First, I would strongly suggest that you come to class prepared by having done all the required reading and pre-class exercises. As I mentioned above, this is adult education and don’t expect your instructor to slow the class down or repeat sections because you “didn’t do your homework”. You and your teammates are investing a good deal of time and money in this training and it is not fair to expect the rest of the course to receive less value for their training because you did not do the preparatory work. Due to the intensity of the course, you will be tired at the end of each day, and as some classes can go into the evening, don’t expect to be able to catch up if you start from a deficit position. Instead, prepare yourself to the best of your ability and according to the instructions provided by your instructor and on the GUE website. Do not assume that any of your previous training will make up for not having done the required reading.

Second, if you are unsure about the equipment requirements, contact your instructor for advice. These requirements are very specific and not open to debate. You will understand why once you start the course. If you are lucky enough to have the opportunity to dive with or socialize with GUE trained divers, quiz them about their gear arrangement. Moreover, I would strongly suggest that if you decide to take the class in double cylinders, that you get some experience with them before hand. A Fundamentals class is the place to bring out your “A game” and not the place to experiment for the first time with a new drysuit or a new set of doubles. You will have enough on your plate with the class to want to purposefully add to your task loading by managing new equipment.

Third, as previously mentioned, if swimming is not your thing, hit the pool.
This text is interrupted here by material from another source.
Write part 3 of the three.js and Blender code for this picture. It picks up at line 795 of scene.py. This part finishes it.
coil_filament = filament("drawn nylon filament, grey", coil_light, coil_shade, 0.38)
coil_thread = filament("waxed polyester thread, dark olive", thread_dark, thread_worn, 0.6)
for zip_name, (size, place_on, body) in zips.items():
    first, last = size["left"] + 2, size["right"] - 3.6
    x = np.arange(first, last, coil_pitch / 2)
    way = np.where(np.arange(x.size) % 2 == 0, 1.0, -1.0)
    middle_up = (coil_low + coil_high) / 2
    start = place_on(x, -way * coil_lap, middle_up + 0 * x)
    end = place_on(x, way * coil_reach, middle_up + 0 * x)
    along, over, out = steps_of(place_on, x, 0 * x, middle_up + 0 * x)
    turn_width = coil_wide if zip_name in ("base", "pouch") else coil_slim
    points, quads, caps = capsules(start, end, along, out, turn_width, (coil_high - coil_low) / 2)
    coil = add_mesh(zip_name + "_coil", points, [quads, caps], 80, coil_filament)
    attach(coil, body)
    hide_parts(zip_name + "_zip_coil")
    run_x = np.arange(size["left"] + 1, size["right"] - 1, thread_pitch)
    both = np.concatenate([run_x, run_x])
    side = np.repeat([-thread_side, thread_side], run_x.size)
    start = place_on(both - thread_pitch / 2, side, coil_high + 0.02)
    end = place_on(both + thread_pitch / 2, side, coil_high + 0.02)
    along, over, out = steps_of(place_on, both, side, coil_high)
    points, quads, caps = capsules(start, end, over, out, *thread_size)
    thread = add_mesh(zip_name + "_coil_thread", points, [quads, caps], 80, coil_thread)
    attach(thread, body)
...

For some reason the swim test seems to be one of the most dreaded parts of the course, yet it is also the part of the course which you can easily prepare for and practice beforehand!  Hit the pool and remove this variable from the equation. Three times a week for a month will make the swim test a sure thing and allow you to concentrate on other things.
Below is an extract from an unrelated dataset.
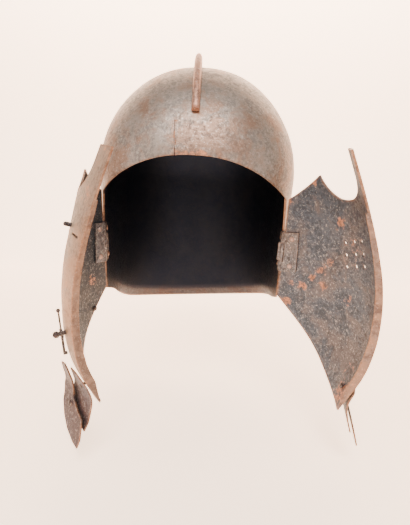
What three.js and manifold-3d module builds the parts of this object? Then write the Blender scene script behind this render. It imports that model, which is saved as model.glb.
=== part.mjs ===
// A steel armet with two hinged cheek doors, shown with both doors swung open.
// Millimetres, +Z up, the face looks along -Y, the wearer's left is +X.
// Every piece is drawn in helmet axes: the middle of the two hinges is the zero point there,
// and each door is drawn shut. A last group moves the zero point to the seat of the head.
import * as THREE from 'three';
import { mergeVertices } from 'three/addons/utils/BufferGeometryUtils.js';
import Module from 'manifold-3d';

const wasm = await Module();
wasm.setup();

// Fit between pieces, what the flat facets of a curved wall may stray from it, and how plates are dished
const GAP = 0.3;
const FACET_ALLOWANCE = 0.35;
const PLATE_DISH = 0.002;
const CURVE_STEPS = 6;

// Skull: a round dome on walls that narrow a little towards the neck
const SKULL_HALF_WIDTH = 110.5;
const SKULL_HALF_LENGTH = 118;
const SKULL_WALL = 2;
const SKULL_CENTRE_Y = 57;
const EQUATOR_Z = 78;
const DOME_HEIGHT = 118.5;
const DOME_POWER = 1.955;
const PLAN_POWER = 2.45;
const WALL_TAPER = 0.06;

// Face opening and lower edge
const BROW_Z = 90;
const BROW_DROP = 36;
const BROW_HALF_SPAN = 97;
const BROW_POWER = 2.2;
const EDGE_SETBACK = 0.8;
const SIDE_EDGE_BOTTOM = -54;
const LOWER_EDGE_SLOPE = 0.246;
const NAPE_FLARE = 5;
const NAPE_FLARE_HEIGHT = 13;
const NAPE_DROP = 3;
const NAPE_TILT = 0.07;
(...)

Fourth, and perhaps most importantly, find some GUE divers in your area and dive with them. They have all “been there, done that” and can be a useful resource regarding your upcoming course. Mentorship is a very important part of GUE diving, and I don’t know a single GUE diver who wouldn’t be prepared to help a “newbie” with advice and most likely be prepared to jump in the water to help with skill development. One word of caution here; remember you are coming to the class to learn from a trained instructor and it is often much harder to “unlearn” bad habits than it is to learn new ones from scratch. I have watched divers train together until they had thoroughly learned a new skill……..completely incorrectly! In that case, we caught this before their Fundamentals class, or they would have had to “unlearn” that skill while they were learning the correct one: that is tough to do under the pressure of the class. Your instructor doesn’t expect, and neither should you, that he or she will see demonstration quality Fundamental skills during the first dive of the course.  Better that you come prepared with an open mind and a desire to learn. Keep this in mind as you prepare for your course.

GUE Fundamentals is all about simple things done precisely. I have yet to meet someone who came away from the class without the feeling that he or she received good value for his or her dollar. Remember that while beginning a journey requires the knowledge of where you want to go, it also requires an understanding of where you are when you start your journey. At the completion of the GUE Fundamentals course you will have a very clear picture of where you are in terms of your diving. The nature of the course provides everyone with an objective and standardized frame of reference. You will also have a very clear picture of where you are in relation to what is required to be competent in the water. Remember that it doesn’t matter where you are in this learning curve so much as it matters that you know where you are. Many problems and incidents in diving come from unprepared divers encountering unexpected circumstances. The real value of the Fundamentals class is that it will both show you exactly where you are on that learning curve and substantially move you along it in four days!